# AIM:
For the records below, say how many lines contain the string "type". Give the number only.

# RECORD EXTRACTS:
======
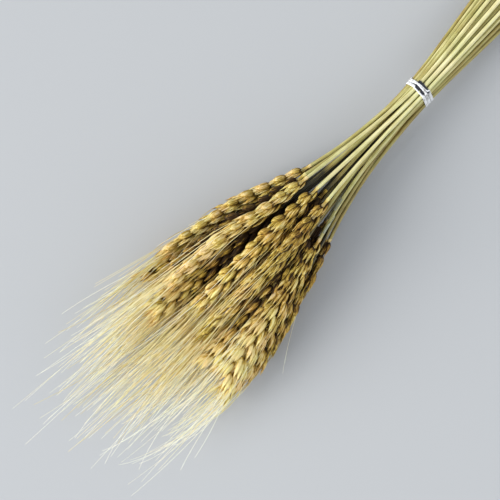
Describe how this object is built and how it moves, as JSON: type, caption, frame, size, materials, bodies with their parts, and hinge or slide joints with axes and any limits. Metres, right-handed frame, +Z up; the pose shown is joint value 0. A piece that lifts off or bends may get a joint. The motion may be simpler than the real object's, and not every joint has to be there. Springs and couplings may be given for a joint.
{
  "type": "bunch of dried bearded wheat",
  "caption": "Tied bunch of dried bearded wheat ears with long awns on straw stems, lying on its side.",
  "frame": {"origin": "centre of the bounding box's floor, so the bunch rests on z = 0", "axes": "+X along the stems towards their cut ends, +Z up, the ears and awns point to -X"},
  "size_m": [0.3982, 0.0864, 0.0358],
  "materials": {
    "straw": "satin",
    "ear": "matte",
    "tie": "gloss"
  },
  "bodies": {
    "root": {"stem_01": "straw", "stem_02": "straw", "stem_03": "straw", "stem_04": "straw", "stem_05": "straw", "stem_06": "straw", "stem_07": "straw", "stem_08": "straw", "stem_09": "straw", "stem_10": "straw", "stem_11": "straw", "stem_12": "straw", "stem_13": "straw", "stem_14": "straw", "stem_15": "straw", "stem_16": "straw", "stem_17": "straw", "stem_18": "straw", "stem_19": "straw", "stem_20": "straw", "stem_21": "straw", "stem_22": "straw", "stem_23": "straw", "stem_24": "straw", "stem_25": "straw", "ear_01": "ear", "ear_02": "ear", "ear_03": "ear", "ear_04": "ear", "ear_05": "ear", "ear_06": "ear", "ear_07": "ear", "ear_08": "ear", "ear_09": "ear", "ear_10": "ear", "ear_11": "ear", "ear_12": "ear", "ear_13": "ear", "ear_14": "ear", "ear_15": "ear", "ear_16": "ear", "ear_17": "ear", "ear_18": "ear", "ear_19": "ear", "ear_20": "ear", "ear_21": "ear", "ear_22": "ear", "ear_23": "ear", "ear_24": "ear", "ear_25": "ear", "tie": "tie"}
  },
  "joints": []
}
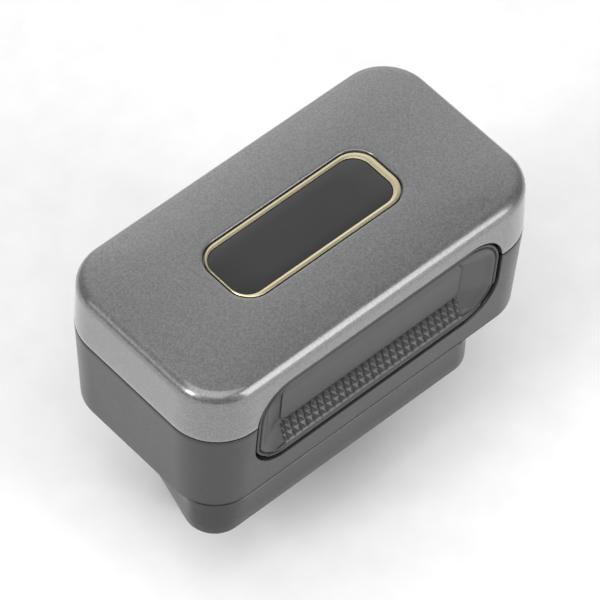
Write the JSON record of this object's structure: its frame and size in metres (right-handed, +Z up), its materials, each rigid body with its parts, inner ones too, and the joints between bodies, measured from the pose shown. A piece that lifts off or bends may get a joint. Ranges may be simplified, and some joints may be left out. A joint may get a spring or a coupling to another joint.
{
  "type": "plug-in vehicle bus analyser",
  "caption": "Palm-sized two-part case with a smoked indicator window, a sprung press pad on each long side and a D-shaped diagnostic plug under its base.",
  "frame": {"origin": "on the plane of the plug's open end, under the middle of the case", "axes": "+X along the case, -Y the side of the plug's wide edge and of the front press pad, +Z up out of the lid"},
  "size_m": [0.0714, 0.038, 0.0527],
  "materials": {
    "lid_paint": "moulded ABS sprayed with fine grey metallic paint, satin",
    "case_plastic": "dark grey spark-textured ABS",
    "soft_grip": "dark grey soft-touch elastomer, matte",
    "gold_ring": "turned and pale gold anodised",
    "smoked_window": "smoked polycarbonate, high gloss",
    "black_plastic": "glass-filled nylon, as moulded",
    "tinned_brass": "stamped and tin plated",
    "shield_tin": "tinned steel sheet",
    "screw_steel": "zinc plated",
    "capacitor_can": "drawn can",
    "circuit_board": "green solder mask over glass laminate",
    "clear_acrylic": "polished clear acrylic",
    "foam_tape": "black foam tape",
    "chip_black": "moulded epoxy",
    "led_lens": "cast epoxy and ceramic",
    "polyimide": "amber film",
    "rating_foil": "blank satin foil label"
  },
  "bodies": {
    "case": {"top_cover": "lid_paint", "lower_housing": "case_plastic", "window_bezel": "gold_ring", "window_lens": "smoked_window", "plug_shroud": "black_plastic", "board_header": "black_plastic", "board_socket": "black_plastic", "inner_frame": "black_plastic", "ribbon_connector": "black_plastic", "plug_blade_01": "tinned_brass", "plug_blade_02": "tinned_brass", "plug_blade_03": "tinned_brass", "plug_blade_04": "tinned_brass", "plug_blade_05": "tinned_brass", "plug_blade_06": "tinned_brass", "plug_blade_07": "tinned_brass", "plug_blade_08": "tinned_brass", "plug_blade_09": "tinned_brass", "plug_blade_10": "tinned_brass", "plug_blade_11": "tinned_brass", "plug_blade_12": "tinned_brass", "plug_blade_13": "tinned_brass", "plug_blade_14": "tinned_brass", "plug_blade_15": "tinned_brass", "plug_blade_16": "tinned_brass", "radio_shield": "shield_tin", "return_spring_front_left": "screw_steel", "return_spring_front_right": "screw_steel", "return_spring_rear_left": "screw_steel", "return_spring_rear_right": "screw_steel", "case_screw_front_left": "screw_steel", "case_screw_front_right": "screw_steel", "case_screw_rear_left": "screw_steel", "case_screw_rear_right": "screw_steel", "plug_screw_front": "screw_steel", "plug_screw_rear": "screw_steel", "frame_screw_left": "screw_steel", "frame_screw_right": "screw_steel", "reservoir_capacitor": "capacitor_can", "connector_board": "circuit_board", "main_board": "circuit_board", "indicator_board": "circuit_board", "light_guide": "clear_acrylic", "lens_tape": "foam_tape", "processor_chip": "chip_black", "bus_driver_chip": "chip_black", "power_inductor": "chip_black", "pad_switch_front": "chip_black", "pad_switch_rear": "chip_black", "indicator_led_left": "led_lens", "indicator_led_middle": "led_lens", "indicator_led_right": "led_lens", "radio_antenna": "led_lens", "indicator_ribbon": "polyimide", "rating_plate": "rating_foil"},
    "front_pad": {"press_pad_front": "soft_grip", "pad_carrier_front": "black_plastic"},
    "rear_pad": {"press_pad_rear": "soft_grip", "pad_carrier_rear": "black_plastic"}
  },
  "joints": [
    {"name": "front_pad_press", "type": "slide", "parent": "case", "child": "front_pad", "axis": [0, 1, 0], "range_m": [0, 0.001], "stiffness_N_per_m": 800, "springref_m": -0.0008, "deforming": ["return_spring_front_left", "return_spring_front_right"]},
    {"name": "rear_pad_press", "type": "slide", "parent": "case", "child": "rear_pad", "axis": [0, -1, 0], "range_m": [0, 0.001], "stiffness_N_per_m": 800, "springref_m": -0.0008, "deforming": ["return_spring_rear_left", "return_spring_rear_right"]}
  ]
}
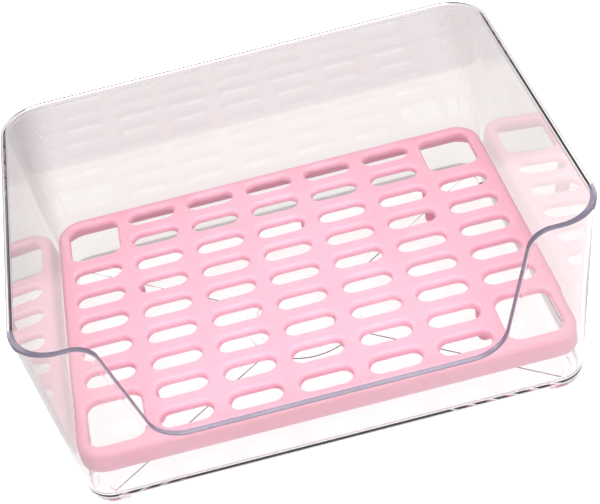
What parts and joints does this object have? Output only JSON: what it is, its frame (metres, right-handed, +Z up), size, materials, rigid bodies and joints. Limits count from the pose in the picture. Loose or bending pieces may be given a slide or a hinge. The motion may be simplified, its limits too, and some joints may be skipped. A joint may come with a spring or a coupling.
{
  "type": "refrigerator storage bin with drain tray",
  "caption": "Clear drafted refrigerator bin with a scooped low front, rimmed edge and corner feet, holding a slotted pink drain tray on legs that lifts out.",
  "frame": {"origin": "middle of the bin's footprint, on the plane of the corner feet", "axes": "+Z up, the low scooped front faces -Y, the long side runs along X"},
  "size_m": [0.2788, 0.2088, 0.1165],
  "materials": {
    "clear_plastic": "transparent, polished, faint cool grey tint at the edges",
    "pink_plastic": "opaque pastel pink with a satin surface"
  },
  "bodies": {
    "tub": {"tub": "clear_plastic"},
    "drain_tray": {"drain_tray": "pink_plastic"}
  },
  "joints": [
    {"name": "tray_lift", "type": "slide", "parent": "tub", "child": "drain_tray", "axis": [0, 0, 1], "range_m": [0, 0.125]}
  ]
}
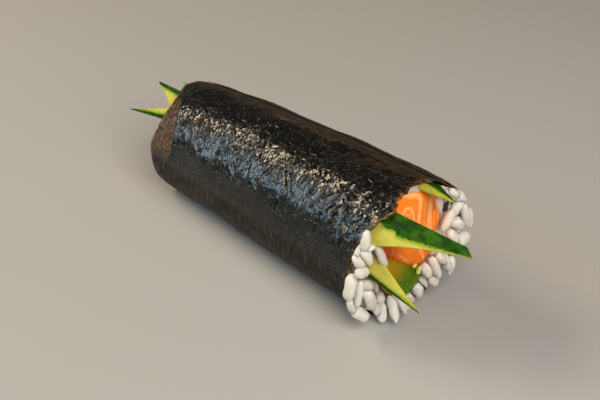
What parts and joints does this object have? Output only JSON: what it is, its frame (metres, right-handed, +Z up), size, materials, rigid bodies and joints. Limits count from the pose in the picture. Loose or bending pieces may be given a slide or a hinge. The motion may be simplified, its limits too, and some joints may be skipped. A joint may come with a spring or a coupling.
{
  "type": "salmon hand roll",
  "caption": "Sushi hand roll: a tube of roasted nori round rice, with a strip of salmon, avocado and cucumber sticks that run through and stand out of the ends.",
  "frame": {"origin": "middle of the small flat that the roll rests on, half way along it", "axes": "+X along the roll towards its open end where the rice shows, +Z up, +Y across the roll towards the side the sheet's seam is on"},
  "size_m": [0.1619, 0.0472, 0.0424],
  "materials": {
    "nori": "crinkled, semi-gloss",
    "rice": "moist",
    "salmon": "moist",
    "avocado": "smooth",
    "cucumber": "moist"
  },
  "bodies": {
    "root": {"nori_wrap": "nori", "rice": "rice", "salmon": "salmon", "avocado": "avocado", "cucumber_upper": "cucumber", "cucumber_lower": "cucumber", "cucumber_sliver": "cucumber"}
  },
  "joints": []
}
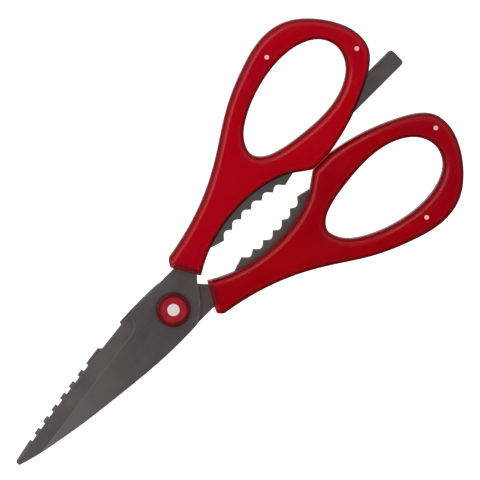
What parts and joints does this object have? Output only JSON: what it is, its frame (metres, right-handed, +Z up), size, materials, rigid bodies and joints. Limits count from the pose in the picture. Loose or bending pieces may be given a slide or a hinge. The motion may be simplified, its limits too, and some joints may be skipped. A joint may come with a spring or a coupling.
{
  "type": "kitchen shears",
  "caption": "Kitchen and poultry shears with crossed dark steel blades, scaler teeth, opener notch, toothed nutcracker jaws, lid lifter and red closed-bow handles.",
  "frame": {"origin": "on the pivot axis, on the flat outer face of the pivot nut, which is the plane that the shears lie on", "axes": "+X from the pivot towards the finger bows, +Y towards the bow of the half whose blade lies on top, +Z up out of the plane that the shears lie on"},
  "size_m": [0.2181, 0.1012, 0.011],
  "materials": {
    "blade_steel": "dark titanium grey coating, satin",
    "screw_steel": "turned, satin",
    "washer_steel": "satin",
    "red_core": "opaque red, glossy",
    "red_skin": "clear red tint, polished",
    "ring_plastic": "dark red, glossy",
    "white_plastic": "white, glossy"
  },
  "bodies": {
    "front_half": {"front_blade": "blade_steel", "front_core": "red_core", "front_skin": "red_skin", "front_bow_pin": "white_plastic", "front_end_pin": "white_plastic", "pivot_screw": "screw_steel", "bearing_washer": "washer_steel", "spring_washer": "washer_steel", "pivot_nut": "screw_steel", "cap_ring": "ring_plastic", "cap_disc": "red_core", "cap_mark": "white_plastic"},
    "rear_half": {"rear_blade": "blade_steel", "rear_core": "red_core", "rear_skin": "red_skin", "rear_bow_pin": "white_plastic", "rear_end_pin": "white_plastic"}
  },
  "joints": [
    {"name": "pivot", "type": "hinge", "parent": "front_half", "child": "rear_half", "pos_m": [0, 0, 0.0055], "axis": [0, 0, -1], "range_deg": [0, 85]}
  ]
}
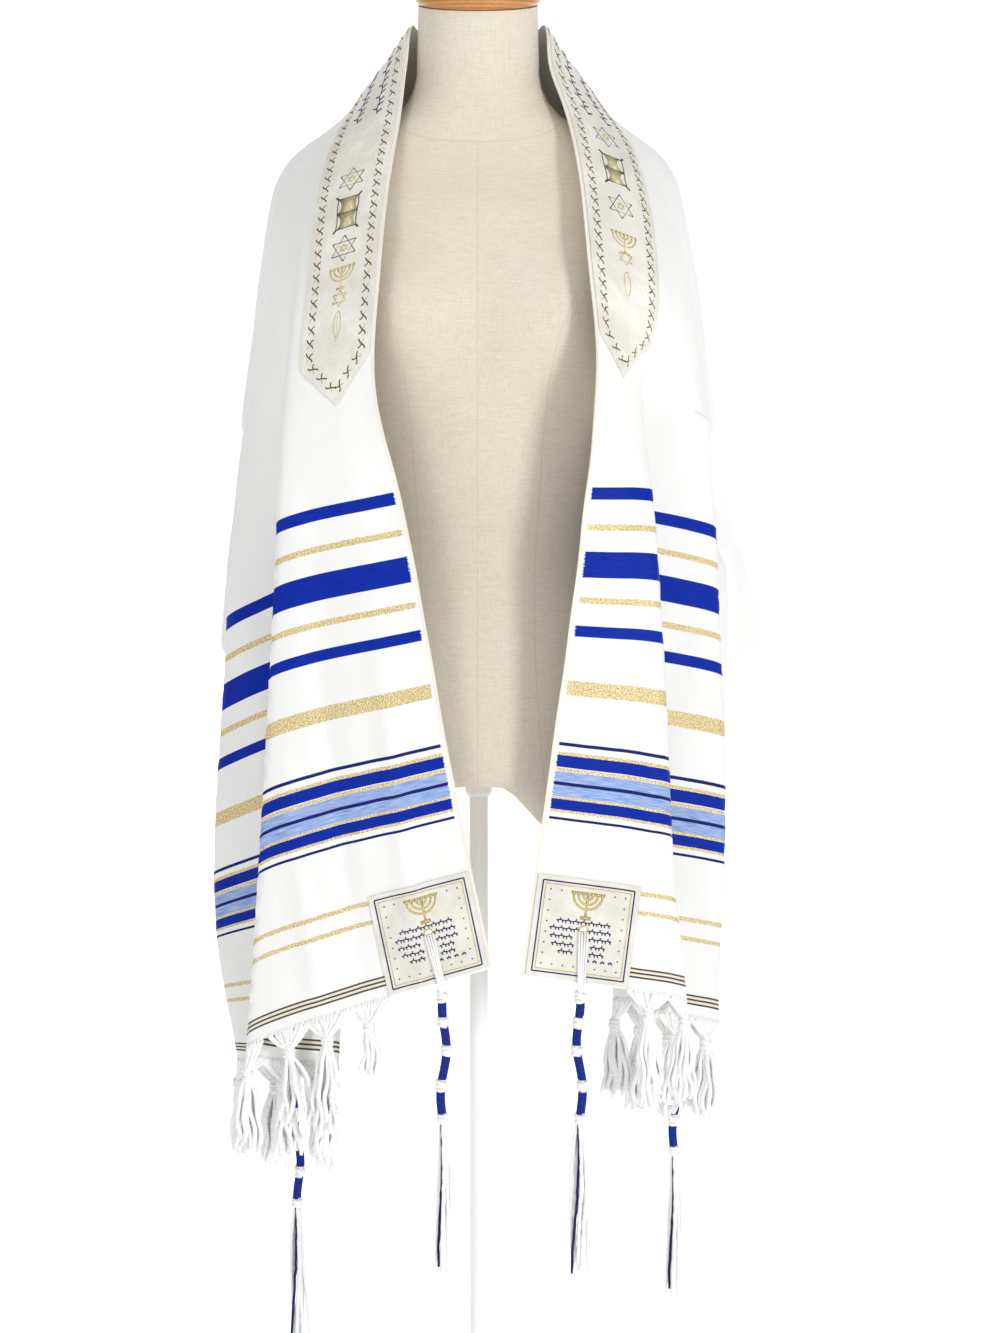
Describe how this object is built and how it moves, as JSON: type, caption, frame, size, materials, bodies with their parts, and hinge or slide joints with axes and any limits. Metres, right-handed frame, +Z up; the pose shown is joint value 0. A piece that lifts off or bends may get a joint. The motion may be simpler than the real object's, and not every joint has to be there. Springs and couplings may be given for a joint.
{
  "type": "tallit prayer shawl on a dress form",
  "caption": "White striped prayer shawl with neckband, corner patches, fringe and corner tassels, draped on a limbless dress form on a stand.",
  "frame": {"origin": "centre of the stand's underside, on the floor", "axes": "+Z up, the form faces -Y, +X to the viewer's right"},
  "size_m": [0.4689, 0.34, 1.5286],
  "materials": {
    "white_satin": "soft satin weave, striped blue and gold",
    "ivory_satin": "satin with woven borders",
    "white_yarn": "twisted yarn",
    "linen_covering": "plain-woven linen canvas",
    "varnished_wood": "varnished",
    "white_lacquer": "white lacquer"
  },
  "bodies": {
    "root": {"shawl_cloth": "white_satin", "neckband": "ivory_satin", "patch_front_left": "ivory_satin", "patch_front_right": "ivory_satin", "patch_rear_left": "ivory_satin", "patch_rear_right": "ivory_satin", "fringe_left": "white_yarn", "fringe_right": "white_yarn", "tassel_front_left": "white_yarn", "tassel_front_right": "white_yarn", "tassel_rear_left": "white_yarn", "tassel_rear_right": "white_yarn", "dress_form": "linen_covering", "neck_cap": "varnished_wood", "stand_ferrule": "white_lacquer", "stand_pole": "white_lacquer", "stand_base": "white_lacquer"}
  },
  "joints": []
}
======
# RESPONSE FOR THIS EXERCISE:
12